Commenting on farmstay holidays and agricultural tourism, Searle writes how ” …once-working farms… have found they can fare better offering a carefully curated version of farming to those willing to pay for it”.

Once, I led a tour of community food systems and small scale commercial urban farms on which any idea of the romantic pastoral ideal, and any carefully curated image of farming was quickly extinguished by a commercial market gardener. One of the places we visited was the Phillip Bay market gardens in Randwick, some of the remnant market gardens surviving in Sydney’s suburbs. Standing there looking out over the field of vegetables growing in the sandy soil and at the arcs of spray coming from the irrigation system, one of the visitors asked Gordon Ha, the farmer, what his weekly hours of work were. I don’t recall whether he replied that he worked six of six and a half days a week, however his answer drew a look of amazement from the questioner. It was an exposure to the reality of small scale farming.

That gets to the core of Searle’s story and of my own experience at the city farm where I worked, out there on the urban fringe. It’s this: the urban image of the farming life has not only become something of a stereotype, it’s often illusory, inaccurate and misses much.
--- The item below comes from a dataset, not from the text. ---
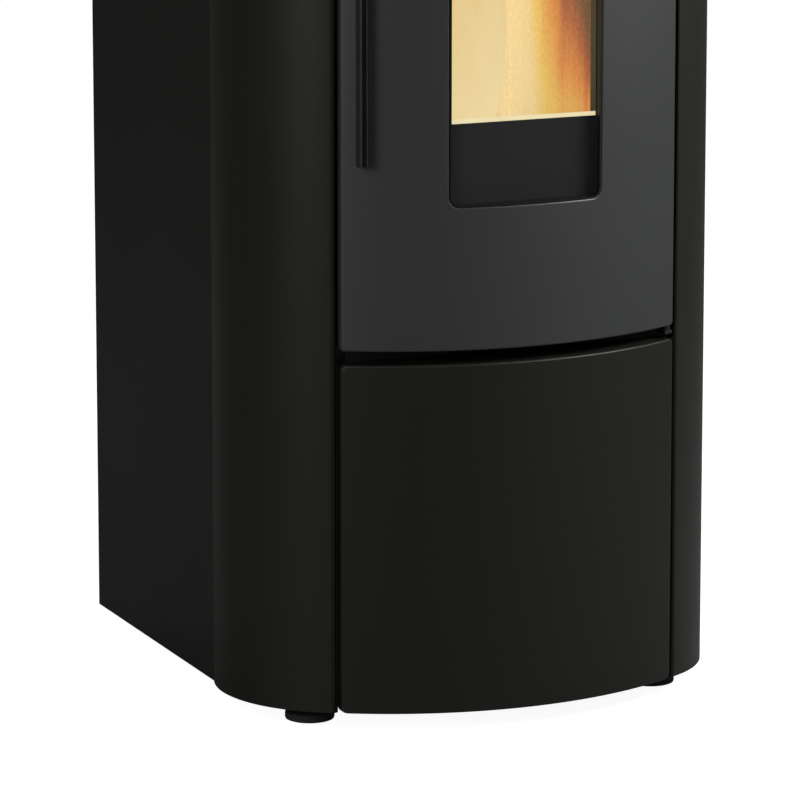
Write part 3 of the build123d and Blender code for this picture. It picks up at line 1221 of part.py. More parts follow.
def room_fan_impeller():
    """Long drum of blades between end discs, on its shaft."""
    x0 = ROOM_FAN_LEFT + 2 * FAN_SHEET
    x1 = ROOM_FAN_LEFT + ROOM_FAN_LENGTH - 2 * FAN_SHEET
    disc = FAN_SHEET
    drum = drum_x(x0, x0 + disc, ROOM_FAN_Y, ROOM_FAN_HEIGHT, ROOM_FAN_ROTOR)
    drum += drum_x(x1 - disc, x1, ROOM_FAN_Y, ROOM_FAN_HEIGHT, ROOM_FAN_ROTOR)
    drum += rod_x(ROOM_FAN_LEFT - disc, x1 + ROOM_MOTOR_LENGTH / 2, ROOM_FAN_Y, ROOM_FAN_HEIGHT,
                  SCREW_SHAFT / 2)
    depth = ROOM_FAN_ROTOR / 4
    for i in range(ROOM_FAN_BLADES):
        blade = Pos((x0 + x1) / 2, ROOM_FAN_ROTOR - depth / 2, 0) * Rot(BLADE_TURN, 0, 0)
        blade = blade * Box(x1 - x0, depth, ROOM_FAN_BLADE)
        turn = Pos(0, ROOM_FAN_Y, ROOM_FAN_HEIGHT) * Rot(360 / ROOM_FAN_BLADES * i, 0, 0)
        drum += turn * blade
    return drum


def room_fan_motor():
    """Motor at the end of the room air fan."""
    x0 = ROOM_FAN_LEFT + ROOM_FAN_LENGTH
    motor = drum_x(x0, x0 + ROOM_MOTOR_LENGTH, ROOM_FAN_Y, ROOM_FAN_HEIGHT, ROOM_MOTOR_RADIUS)
    return motor - rod_x(x0 - 1, x0 + ROOM_MOTOR_LENGTH / 2, ROOM_FAN_Y, ROOM_FAN_HEIGHT,
                         SCREW_SHAFT / 2 + RUNNING_FIT)


# ---------------------------------------------------------------- controls
def control_board():
    """Circuit board on standoffs inside the right side panel."""
    wall_x = SIDE_X - SHEET
    x1 = wall_x - STANDOFF
    y0 = BOARD_Y
    board = block(x1 - BOARD_THICKNESS, x1, y0, y0 + BOARD_LENGTH, BOARD_HEIGHT,
                  BOARD_HEIGHT + BOARD_TALL)
    inset = BOARD_MARGIN
    for y in (y0 + inset, y0 + BOARD_LENGTH - inset):
        for z in (BOARD_HEIGHT + inset, BOARD_HEIGHT + BOARD_TALL - inset):
            board += drum_x(x1, wall_x, y, z, inset / 2, 6)
    chip = block(x1 - STANDOFF, x1, y0 + 3 * inset, y0 + 6 * inset, BOARD_HEIGHT + 3 * inset,
                 BOARD_HEIGHT + 6 * inset)
    relay = block(x1 - 2 * STANDOFF, x1, y0 + 9 * inset, y0 + 13 * inset,
                  BOARD_HEIGHT + 3 * inset, BOARD_HEIGHT + 8 * inset)
    return board + chip + relay


def button_places():
    """Centres of the three keys along the display."""
    start = DISPLAY_Y - DISPLAY_LENGTH / 2 + BUTTON_PITCH
    return [start + BUTTON_PITCH * i for i in range(3)]


def display_panel():
    """Display housing with a thin lip on the cover and wells for the keys."""
    body = display_block(-PLAY, HEIGHT - DISPLAY_THICKNESS * 3, HEIGHT)
    body += display_block(DISPLAY_LIP, HEIGHT, HEIGHT + SHEET)
    for y in button_places():
        body -= rod_z(DISPLAY_X, y, HEIGHT - DISPLAY_THICKNESS * 2, HEIGHT + 2 * SHEET,
                      BUTTON_RADIUS + PLAY)
    return body


def button(y):
    """Round key standing in its well."""
    key = rod_z(DISPLAY_X, y, HEIGHT - DISPLAY_THICKNESS, HEIGHT + SHEET + BUTTON_PROUD,
                BUTTON_RADIUS)
    low = HEIGHT - 2 * DISPLAY_THICKNESS + BUTTON_TRAVEL
    return key + drum_z(DISPLAY_X, y, low, HEIGHT - DISPLAY_THICKNESS, BUTTON_RADIUS / 2, 6)


def power_inlet():
    """Mains inlet with its socket."""
    half_x = INLET_WIDTH / 2
    half_z = INLET_TALL / 2 - 1
    body = block(INLET_X - half_x + PLAY, INLET_X + half_x - PLAY, REAR - INLET_BODY, REAR,
                 INLET_HEIGHT - half_z, INLET_HEIGHT + half_z)
    body += block(INLET_X - half_x - SKIN, INLET_X + half_x + SKIN, REAR, REAR + SHEET,
                  INLET_HEIGHT - half_z - SKIN, INLET_HEIGHT + half_z + SKIN)
    body -= block(INLET_X - half_x + 3 * SKIN, INLET_X + half_x - 3 * SKIN,
                  REAR - INLET_BODY + 2 * SKIN, REAR + 2 * SHEET, INLET_HEIGHT - half_z / 2,
                  INLET_HEIGHT + half_z / 2)
    return body


def main_switch():
    """Rocker of the rear switch on its pivot, tipped towards its off side."""
    half = SWITCH_TALL / 2 - 3 * PLAY
    crest = ROCKER_FACE + half * math.tan(math.radians(SWITCH_TILT))
    profile = Polyline((crest, -half), (ROCKER_FACE, 0), (crest, half), (-half / 2, half / 2),
                       (-half / 2, -half / 2), (crest, -half))
    width = SWITCH_WIDTH - 2 * PLAY
    rocker = extrude(Plane.YZ * make_face(profile), width / 2, both=True)
    rocker += rod_x(-SWITCH_WIDTH / 2 - SHEET, SWITCH_WIDTH / 2 + SHEET, 0, 0, ROCKER_PIN_RADIUS)
    return switch_pivot() * Rot(SWITCH_TILT, 0, 0) * rocker


def switch_pivot():
    """Place of the rocker's axis."""
    return Pos(INLET_X, REAR - SHEET, SWITCH_Z)


def switch_frame():
    """Frame that the rocker turns in."""
    frame = switch_block(2 * SHEET - PLAY, REAR - SWITCH_TALL, REAR)
    frame += switch_block(3 * SHEET, REAR, REAR + SHEET)
    frame -= switch_block(PLAY, REAR - SWITCH_TALL * 0.8, REAR + 2 * SHEET)
    bore = rod_x(-SWITCH_WIDTH, SWITCH_WIDTH, 0, 0, ROCKER_PIN_RADIUS + RUNNING_FIT)
    return frame - switch_pivot() * bore


# ---------------------------------------------------------------- all pieces
def main():
    """Build every piece and write it."""
    os.makedirs("parts", exist_ok=True)
    corner = corner_panel()
    side = side_panel()
    pieces = {
        "base_plate": base_plate(),
        "frame_posts": Compound(frame_posts()),
        "top_frame": top_frame(),
        "corner_panel_right": corner,
        "corner_panel_left": mirrored(corner),
        "side_panel_right": side,
        "side_panel_left": mirrored(side),
        "rear_panel": rear_panel(),
        "casing_screws": Compound(casing_screws()),
        "top_cover": top_cover(),
        "lower_panel": lower_panel(),
        "panel_catches": Compound(panel_catches()),
        "door_skin": door_skin(),
        "window_trim": window_trim(),
        "door_glass": door_glass(),
        "glass_gasket": glass_gasket(),
        "door_frame": door_frame(),
        "door_gasket": door_gasket(),
        "hinge_brackets": Compound(hinge_brackets()),
        "handle_bar": handle_bar(),
        "latch_lever": latch_lever(),
        "latch_keeper": latch_keeper(),
        "firebox": firebox(),
        "firebox_stand": Compound(firebox_stand()),
        "fireback": fireback(),
        "side_liners": Compound(side_liners()),
        "baffle_plate": baffle_plate(),
        "brazier_holder": brazier_holder(),
        "brazier": brazier(),
        "igniter": igniter(),
        "ash_drawer": ash_drawer(),
        "hopper": hopper(),
        "lid_seal": lid_seal(),
        "hopper_lid": hopper_lid(),
        "lid_hinges": Compound(lid_hinges()),
        "auger_tube": auger_tube(),
        "auger_screw": auger_screw(),
        "auger_gearmotor": auger_gearmotor(),
        "pellet_chute": pellet_chute(),
        "smoke_duct": smoke_duct(),
        "exhaust_fan_housing": exhaust_fan_housing(),
        "exhaust_impeller": exhaust_impeller(),
        "exhaust_motor": exhaust_motor(),
        "flue_outlet": flue_outlet(),
        "air_intake": air_intake(),
        "room_fan_housing": room_fan_housing(),
        "room_fan_impeller": room_fan_impeller(),
        "room_fan_motor": room_fan_motor(),
        "control_board": control_board(),
        "display_panel": display_panel(),
        "power_inlet": power_inlet(),
        "main_switch": main_switch(),
        "switch_frame": switch_frame(),
    }
    for name, place in zip(("power_button", "minus_button", "plus_button"), button_places()):
        pieces[name] = button(place)
    for name, (x, y) in FOOT_PLACES.items():
        pieces[name] = foot(x, y)
    for name, shape in pieces.items():
        save(name, shape)


main()
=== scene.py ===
"""Looks of the pellet stove: casing, fire door, fire, controls, rear, floor, lamps and camera.

Metres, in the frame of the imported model: +Z up, the front towards -Y, the floor at z = 0.
"""

import logging
import math
from collections.abc import Sequence
from dataclasses import dataclass, field
from enum import Enum

import bmesh
import bpy
from mathutils import Matrix, Vector

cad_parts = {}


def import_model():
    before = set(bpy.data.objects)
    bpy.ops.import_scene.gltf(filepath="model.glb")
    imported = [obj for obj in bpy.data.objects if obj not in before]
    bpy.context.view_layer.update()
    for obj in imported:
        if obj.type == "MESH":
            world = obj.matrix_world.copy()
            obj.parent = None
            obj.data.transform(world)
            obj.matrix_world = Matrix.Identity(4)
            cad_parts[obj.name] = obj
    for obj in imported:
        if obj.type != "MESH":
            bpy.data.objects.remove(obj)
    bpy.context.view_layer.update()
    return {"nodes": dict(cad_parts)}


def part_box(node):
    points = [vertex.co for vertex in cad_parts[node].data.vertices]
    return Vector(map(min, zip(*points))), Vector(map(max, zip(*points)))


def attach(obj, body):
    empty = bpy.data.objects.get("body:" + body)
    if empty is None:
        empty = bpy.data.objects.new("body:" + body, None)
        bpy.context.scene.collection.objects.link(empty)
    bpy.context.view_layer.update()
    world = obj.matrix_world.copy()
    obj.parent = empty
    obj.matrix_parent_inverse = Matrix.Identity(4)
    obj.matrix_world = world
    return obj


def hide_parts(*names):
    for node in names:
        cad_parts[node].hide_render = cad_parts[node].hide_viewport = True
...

It’s perpetuated, perhaps inadvertently, by those who want to support smaller scale and local farmers, by images around farmers’ markets, by supermarkets, some permaculture courses and both the old and online media. What that popular image and that stereotype misses are the long hours, the hard work, the early mornings and late evenings, the sounds, the smells, the financial challenge of making farming ends meet.

Perhaps the best thing we can do to educate ourselves and others when we encounter the stereotype is to ask about those hours of work, those financial challenges and the other realities of the farming life. That might bring a little balance to our thinking.